Luecher Schlössl: Der Heimatforscher Prof. Sinwel geht davon aus, dass zu den Besitzungen der Velben auch das Luecher Schloss oberhalb des Oberluecher-Hofes in Kirchbichl Boden zählte. Die urkundliche Bezeichnung der Burg, die zur selben Zeit wie die Werburg entstanden sein dürfte, lautete „Neues Haus“, Ruinenreste sind heute noch erkennbar. Auf die Velben deutet auch der Name des „Felberer-Bauern“ in Pinnersdorf hin. Vor dem Neubau des Bauernhauses nach dem 1. Weltkrieg war das „Velberer Haus“ an einen Spitzturm mit vergitterten Fenstern angebaut, es dürfte eine der Niederlassungen der Velben gewesen sein.
Engelsberg in Hopfgarten: Die Errichtung wird um das Jahr 1226 datierte, 1234 wurde die Burg Engelsberg am östlichen Taleingang in die Kelchsau beim Zusammenfluss von Windauer und Kelchsauer Ache erstmals urkundlich erwähnt. Sie wurde während der Bauernkriege im Jahre 1526 zerstört und danach nicht mehr aufgebaut. Die Ruinen wurden anhand des Aussehens der Burg nach einem Neubau nach 1300, welcher nach der Fehde mit den Velben notwendig wurde, restauriert und sind mit einem Kultur-Themenweg erschlossen.
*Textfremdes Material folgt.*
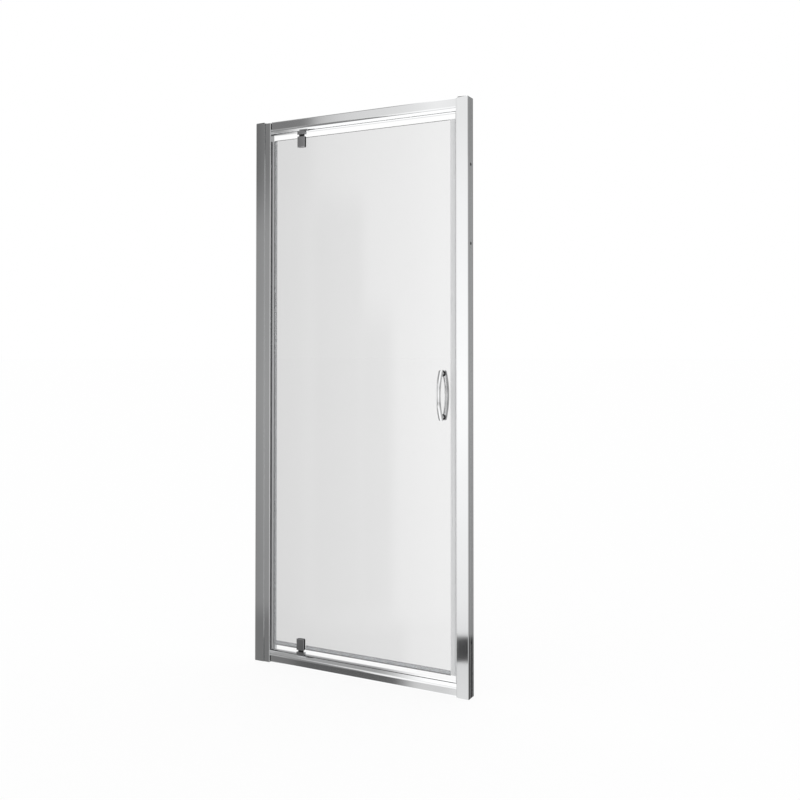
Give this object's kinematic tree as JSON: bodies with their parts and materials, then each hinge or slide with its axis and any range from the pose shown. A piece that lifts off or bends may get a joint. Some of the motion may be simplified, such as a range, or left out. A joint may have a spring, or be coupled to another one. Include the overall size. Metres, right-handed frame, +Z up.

Link für weitere Infos zur Geschichte von Schloss Itter: http://www.burgen-austria.com/archive.php?id=308
Gasthof Pinnersdorf: Einer der ältesten Gasthöfe in unserer Gegend besteht heute nur mehr als Landwirtschaft – der Gasthof Pinnersdorf erhielt bereits 1601 kurz nach dem Bau der neuen Gerichtsstraße von Kastengstatt nach Kitzbühel das Zapfrecht. Seit dem 15. Jahrhundert genossen die Besitzer bedeutendes Ansehen. Sie hatten das Recht, die Häringer Kohle und die Holzkohle, die in unserer Gegend gebrannt wurde, bis zur Saline nach Hall zu transportieren. 1712 war der Wirt Anton Kögl der Vorsteher von Wörgl-Kufstein. Um 1900 kaufte die Familie Astl die Besitzungen, die das Gastgewerbe bis in die 1970er Jahre ausübte.